- Instructions to follow
From the listing below, copy every line with the word "before".
········
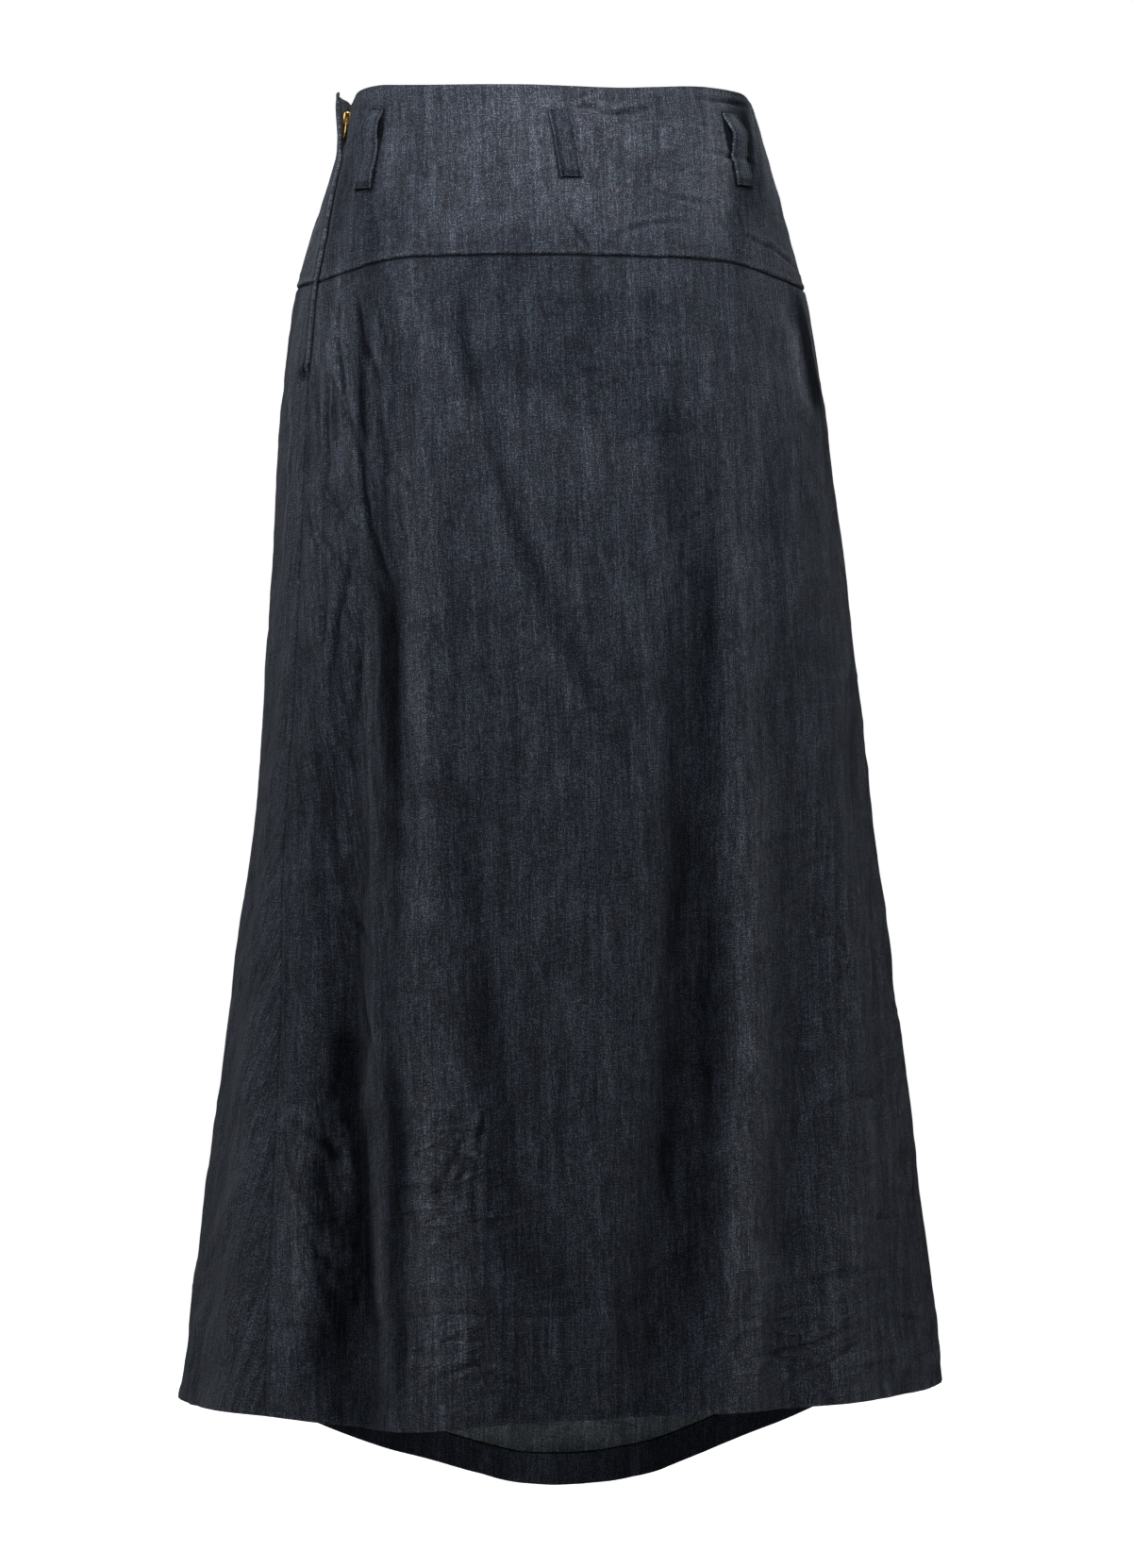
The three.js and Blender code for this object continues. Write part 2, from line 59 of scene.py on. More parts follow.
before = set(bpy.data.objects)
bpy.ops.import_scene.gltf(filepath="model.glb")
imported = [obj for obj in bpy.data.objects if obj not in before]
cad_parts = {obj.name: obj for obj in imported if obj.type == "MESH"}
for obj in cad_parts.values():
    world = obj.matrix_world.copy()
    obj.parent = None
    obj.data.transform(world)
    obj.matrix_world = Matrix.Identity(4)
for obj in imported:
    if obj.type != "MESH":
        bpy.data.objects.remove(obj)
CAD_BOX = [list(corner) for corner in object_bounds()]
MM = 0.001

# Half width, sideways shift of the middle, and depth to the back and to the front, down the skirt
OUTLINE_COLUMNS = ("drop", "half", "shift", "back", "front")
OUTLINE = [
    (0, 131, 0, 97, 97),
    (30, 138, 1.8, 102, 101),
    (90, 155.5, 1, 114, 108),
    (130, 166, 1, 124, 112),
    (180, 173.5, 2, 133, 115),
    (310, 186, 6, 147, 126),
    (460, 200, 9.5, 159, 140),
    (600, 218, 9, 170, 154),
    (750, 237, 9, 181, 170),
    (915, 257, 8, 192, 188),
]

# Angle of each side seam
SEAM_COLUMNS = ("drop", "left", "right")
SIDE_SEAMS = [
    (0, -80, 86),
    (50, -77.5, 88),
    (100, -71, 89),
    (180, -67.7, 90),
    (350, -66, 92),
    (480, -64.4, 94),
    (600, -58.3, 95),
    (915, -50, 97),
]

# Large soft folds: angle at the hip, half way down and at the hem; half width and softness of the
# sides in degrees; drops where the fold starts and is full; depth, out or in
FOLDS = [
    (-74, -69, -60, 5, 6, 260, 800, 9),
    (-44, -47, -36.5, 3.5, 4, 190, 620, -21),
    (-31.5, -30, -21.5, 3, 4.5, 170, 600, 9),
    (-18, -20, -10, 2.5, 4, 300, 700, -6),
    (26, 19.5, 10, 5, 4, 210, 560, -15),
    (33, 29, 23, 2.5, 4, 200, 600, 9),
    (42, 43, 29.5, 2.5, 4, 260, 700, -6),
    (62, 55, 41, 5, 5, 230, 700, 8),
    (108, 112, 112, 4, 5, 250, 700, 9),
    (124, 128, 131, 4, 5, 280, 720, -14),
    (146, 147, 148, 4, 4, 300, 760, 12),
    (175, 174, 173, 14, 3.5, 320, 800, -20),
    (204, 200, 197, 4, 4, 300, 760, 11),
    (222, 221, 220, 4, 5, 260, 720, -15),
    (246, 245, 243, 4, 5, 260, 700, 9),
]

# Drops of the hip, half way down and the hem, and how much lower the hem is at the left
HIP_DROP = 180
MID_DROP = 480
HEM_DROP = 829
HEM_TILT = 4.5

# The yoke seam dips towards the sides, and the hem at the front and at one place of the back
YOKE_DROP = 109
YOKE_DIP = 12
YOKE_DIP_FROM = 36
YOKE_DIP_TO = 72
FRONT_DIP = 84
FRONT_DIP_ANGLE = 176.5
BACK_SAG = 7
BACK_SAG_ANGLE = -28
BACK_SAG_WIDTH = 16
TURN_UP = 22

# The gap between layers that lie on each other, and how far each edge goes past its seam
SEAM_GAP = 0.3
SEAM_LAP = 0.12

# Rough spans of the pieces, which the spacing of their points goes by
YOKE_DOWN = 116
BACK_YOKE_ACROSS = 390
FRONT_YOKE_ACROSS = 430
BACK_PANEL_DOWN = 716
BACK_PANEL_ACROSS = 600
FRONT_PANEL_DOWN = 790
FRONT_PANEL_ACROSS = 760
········
- Exercise result
before = set(bpy.data.objects)
imported = [obj for obj in bpy.data.objects if obj not in before]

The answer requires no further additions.